Former Special Envoy for the Ukraine crisis Kurt Volker outlined in detail for impeachment investigators how Rudy Giuliani pressured the Ukrainian government to help President Trump politically, his newly released testimony shows.
The House released the 360-page document containing Volker’s testimony on Tuesday.
Volker was a key figure in the backchannel between Washington and Kyiv as Giuliani pressured Ukraine to manufacture political dirt useful for Trump’s reelection prospects.
Here are key takeaways from his testimony before Congress, where he provided inside detail on the campaign to turn Ukraine into an opposition research factory.
Giuliani was the access point to Trump
Volker told congressional investigators that Trump referenced Giuliani in a May 2019 meeting as the source of information that Ukraine “tried to take me down” in the 2016 election.

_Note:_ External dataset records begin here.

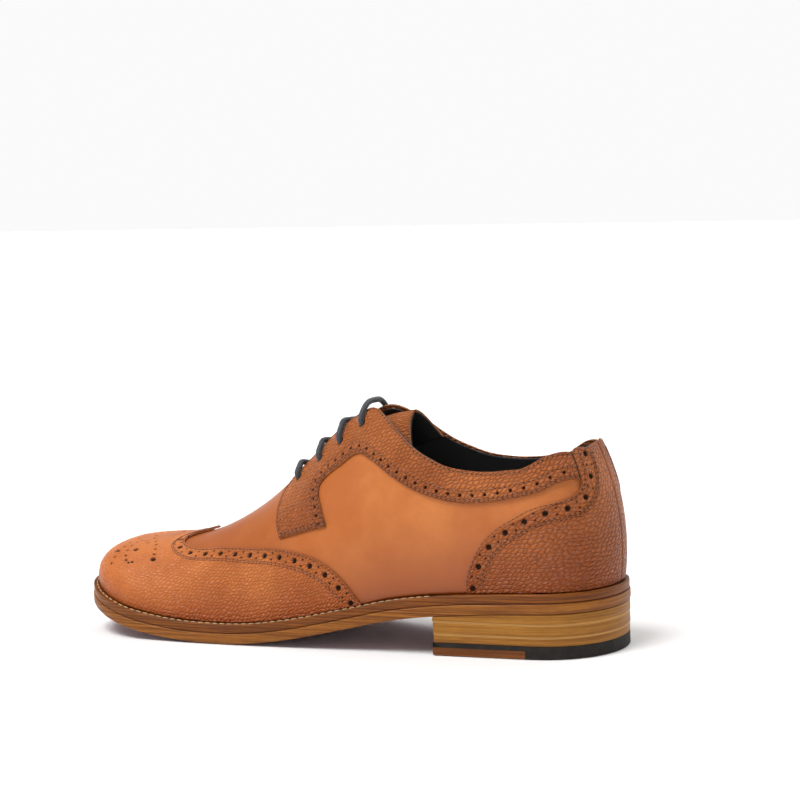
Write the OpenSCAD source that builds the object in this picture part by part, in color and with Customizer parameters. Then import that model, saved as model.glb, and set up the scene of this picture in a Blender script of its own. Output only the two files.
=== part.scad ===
// Left-foot wing-tip brogue derby shoe on a leather sole with a stacked heel.
// Millimetres, +Z up. The toe points to -X, the lateral (outer) side faces -Y, the floor is z = 0.
//
// Every upper piece is a strip of leather lying on one smooth foot surface. A place on that surface
// is given on a flat chart: the first number is the distance from the heel towards the toe, the
// second runs from 0 on the ridge line to -50 at the lateral welt and +50 at the medial welt.
// The chart's two ends are half circles of radius 50 round the heel and toe centres.

/* [Size] */
// Overall length of the outsole, heel to toe
shoe_length = 302; // [280:1:320]
// Smallest thickness of the outsole
outsole_t = 5.4; // [4.5:0.1:6.4]
// Thickness of the welt
welt_t = 4.6; // [3.6:0.1:5.4]
// Distance from the heel's back to its breast
heel_length = 87; // [80:1:92]

/* [Leather] */
// Thickness of the outer leathers
leather_t = 1.25; // [1.1:0.05:1.3]
// Thickness of the lining
lining_t = 1.0; // [0.8:0.1:1.1]
// Air gap between two neighbouring layers
layer_gap = 0.35; // [0.3:0.05:0.4]

/* [Lacing] */
// Diameter of the round lace
lace_d = 3.2; // [2.6:0.1:3.4]
// Diameter of the eyelet holes
eyelet_d = 4.2; // [3.8:0.1:4.8]

/* [Heel] */
// Thickness of the rubber top lift at its back
top_lift_t = 6.4; // [5.6:0.1:7]
// Thickness of the leather insert at the front of the top lift
insert_t = 4; // [3:0.1:4.4]
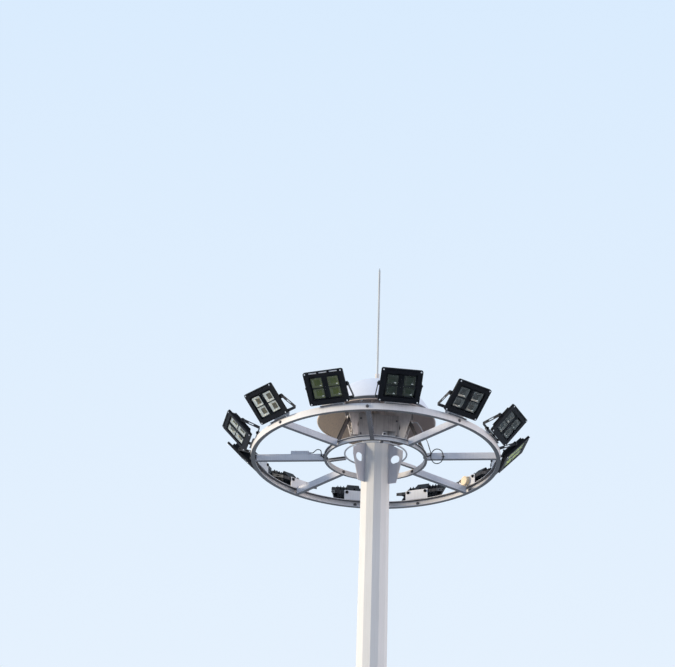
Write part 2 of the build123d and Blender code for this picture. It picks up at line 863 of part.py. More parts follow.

He added that Giuliani was responsible for the “information flow reaching the President,” and defended his interactions with the former New York City mayor as being part of an effort to make that “more positive than it had been.”
House investigators pressed Volker multiple times on whether Trump had ever asked Ukraine to investigate the gas company on whose board Hunter Biden sat.
But each time, Volker demurred, saying he didn’t know. He did tell the House that “Giuliani did” demand investigations that would have helped Trump.
Volker didn’t believe the theories
The former special envoy told House investigators that the information appeared to have come, via Giuliani, from Ukraine’s then-general prosecutor Yuriy Lutsenko.
“My opinion of Prosecutor General Lutsenko was that he was acting in a self-serving manner, frankly making things up, in order to appear important to the United States, because he wanted to save his job,” Volker added.
He went on to further debunk theories put forth by Giuliani and spread by The Hill columnist John Solomon, specifically that Joe Biden pressured the Ukrainian government to fire a prosecutor named Viktor Shokin who was supposedly investigating his son, Hunter Biden.
“[Biden] was representing U.S. policy at the time,” Volker said. “It was…a general assumption among the European Union, France, Germany, American diplomats, U.K., that Shokin was not doing his job as a prosecutor general.”
Volker helped draft a statement for the Ukrainian government on investigations
The longtime ambassador also provided details on an August 2019 episode in which the Ukrainian government nearly issued a statement on “investigations.”
One draft of that statement, as revealed in texts between the two of them, was meant to read as follows:
Special attention should be paid to the problem of interference in the political processes of the United States, especially with the alleged involvement of some Ukrainian politicians. I want to declare that this is unacceptable. We intend to initiate and complete a transparent and unbiased investigation of all available facts and episodes, which in turn will prevent the recurrence of this problem in the future.
Volker told House investigators that he waved Yermak off of saying anything that “would look like it would play into our domestic politics, and this could.”
“So just don’t do it,” Volker recalled saying.
Volker said exactly what he wanted to say
At multiple points in the transcript, Volker parried direct questioning about Trump’s involvement or knowledge of the scheme.
The staff attorney for House Democrats asked Volker at one point whether he believed that Giuliani was “conveying messages that President Trump wanted conveyed to the Ukrainians.”
Volker replied that he did not think so, and that he believed “that [Giuliani] was doing his own communication about what he believed and was interested in.”
The House attorney replied: “But you said he was working for President Trump?”
“He is President Trump’s personal attorney,” Volker replied.
At another point, Volker was asked about his recollection of the infamous July 25 phone call between Trump and President Volodymyr Zelensky.
Volker said that had had been briefed on it by multiple sources, but that the takeaway was the same: “the message was congratulations from the President to President Zelensky; President Zelensky reiterating that he is committed to fighting corruption and reform in the Ukraine; and President Trump reiterating an invitation for President Zelensky to visit him at the White House. That was it.”
It’s possible that that’s all Volker was told. But the language around being “committed to fighting corruption” mimics the same talking points that the backchannel itself used when discussing how to press Kyiv for “investigations.”
A similar trend emerges later on, when House Intelligence Committee chair Rep. Adam Schiff (D-CA) asked about Burisma and Giuliani.
“Rudy Giuliani doesn’t have an interest in other companies for the sake of other companies in Ukraine, right? He was interested in Burisma because he thought it reflected ill on the Bidens and would be helpful to his client,” Schiff said, before asking Volker: “Am I right?”
To which Volker replied: “I can’t speak to that. I can only testify to what I know.”